Precarietà che si avverte anche nei collegamenti sullo Stretto. Nonostante l’Area integrata e i suoi potenziali sviluppi, i disagi sono pesanti per i pendolari.
“I collegamenti sullo Stretto sono un punto di forza che Messina deve esprimere. Al momento non è affatto così. Devono essere potenziati, valorizzati e resi efficaci per i pendolari. Ci sono corse ad orari inutili per le esigenze degli utenti, con aliscafi disconnessi rispetto l’orario di arrivo e partenza degli aerei dall’Aeroporto dello Stretto. La Calabria non è una realtà distante da noi, anzi dovremmo trasformare la vicinanza in valore aggiunto. Sfruttare quanto più possibile le opportunità e potenzialità dell’Area integrata.
Nodo imprese: per arrivare in Sicilia o esportare un bene ci sono costi proibitivi e non esistono agevolazioni per le aziende siciliane. Ci vorrebbero maggiori incentivi e benefit. Allora mi chiedo come può rinascere una regione se le multinazionali possono arrivare in Sicilia e un piccolo imprenditore o artigiano non può più, invece, sostenere i costi elevatissimi per esportare le sue produzioni.

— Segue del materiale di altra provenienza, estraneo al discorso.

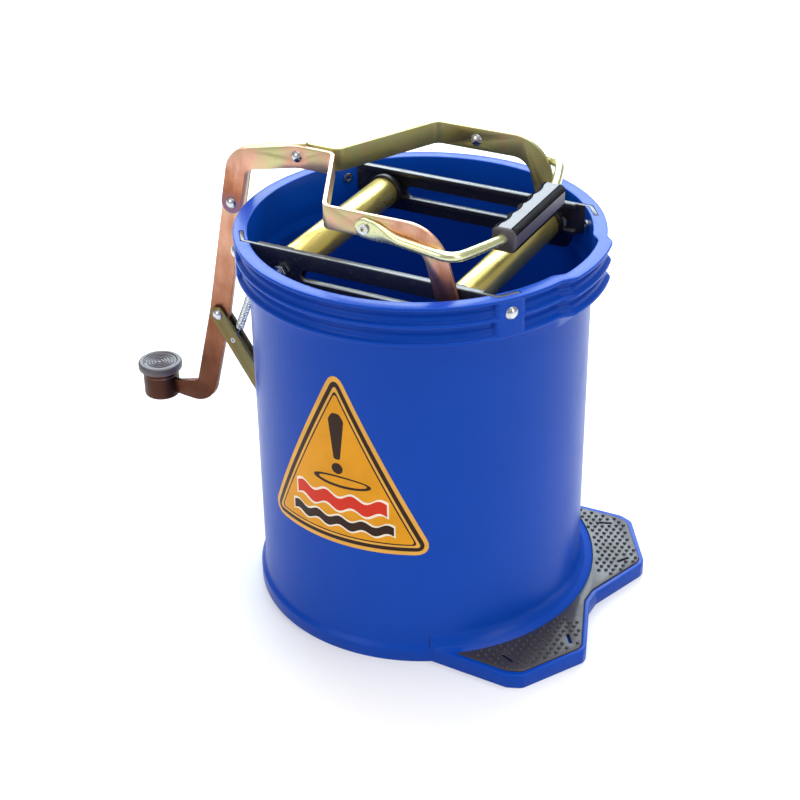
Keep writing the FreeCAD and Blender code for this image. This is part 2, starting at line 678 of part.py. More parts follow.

Questo non contribuisce certo allo sviluppo e alimenta il torpore, che può fare comodo a qualcuno, ma fa malissimo a tanti”.
E Lo stato di insularità costa alla Sicilia 6 miliardi l’anno.
“Costa parecchio alla Sicilia è vero, però non lo sfruttiamo a pieno. Messina è sottodimensionata come porta d’ingresso di una regione che contiene ricchezze storiche, artistiche paesistiche uniche e inestimabili. Da qui dovrebbe partire, prima di tutto, la consapevolezza che ci può essere una rinascita. Se non acquisiamo questa consapevolezza, difficilmente potremo avere un futuro”.
Non è arrivato il momento di smettere di dare un colore politico al Ponte sullo Stretto? “Il Ponte è un’infrastrutture assolutamente utile, più che necessaria. Diverrà necessaria nel momento in cui la Sicilia avrà una rete infrastrutturale adeguata, efficiente e moderna e quindi da collegare al Ponte. La nostra classe politica dirigente a livello regionale e nazionale dovrebbe smettere di ripetere un’inutile filastrocca. Il collegamento stabile diventa imprescindibile solo dopo importanti investimenti in grado di rendere – mi permetta la battuta – stabile, moderna e competitiva la rete dei collegamenti nell’Isola, superando il gap con le altre regioni”.